Many of the political and cultural changes that are currently taking place in Chile (because of the Constitutional debate) will be worked by artistic agents, who will give shape and meaning to a period we are still experiencing too closely. These agents deserve a new treatment outside the traditional cost/benefit logic. We would not want to give in to strictly economistic arguments to assert our importance as a sector, but if we have to assume the technified and bureaucratic voice of the system to achieve our political objectives, we will do so as many times as necessary. The arts are a necessary cultural manifestation for societies and they can no longer be understood as a luxury service only for an elite, but to change that paradigm we must first be able to recognize the dignity of artistic work. In the meantime, and following the recent refusal to allow Bono cultura covid, we will continue to insist on defending the value of our creative work.
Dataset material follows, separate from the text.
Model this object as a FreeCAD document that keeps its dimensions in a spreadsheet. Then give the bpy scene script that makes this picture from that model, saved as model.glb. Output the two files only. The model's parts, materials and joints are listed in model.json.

Recovering some of the history of this process of labor precariousness of the arts in Chile, one of the causes of this phenomenon could be related to the beginnings of the so-called “Democratic Transition” (1990). In this period, several political parties (including the Christian Democratic Party, who supported the military coup), organized themselves into La Concertación de Partidos por la Democracia (CPD) and governed uninterruptedly for 20 years. The CPD —an agglomerate of several center-left parties — related to the artistic sector from a place that denied the critical potential of its expressions, and simply dedicated itself to thinking of more or less original methods of financing “cultural” activities. It produced, then, a sort of technified culture where research, creation, curatorship, and mediation had no place, an issue that led to a professional deterioration of our sector. What was proposed was a vision of culture in a massive key, where the alienated subjects of the aesthetic experience are nothing more than “cultural consumers”.
Coordinadora Intersectorial Cultural de Emergencia (CICE) was formed under the imperative need to bring together the largest number of arts guilds in order to confront the pandemic and negotiate collectively with the government.
This tool is an iconic targeting method of Chilean neoliberalism, originally devised by the Dictatorship. At that time, it was called “Ficha social” and its function was to optimize the use of fiscal resources only on the poorest population, who were included in a sort of “poverty meter”, and in this way, the notion of “universal right” in Chilean society disappeared: only those who the state considered the poorest had the right to obtain something from it, the rest had to scratch with their own fingernails.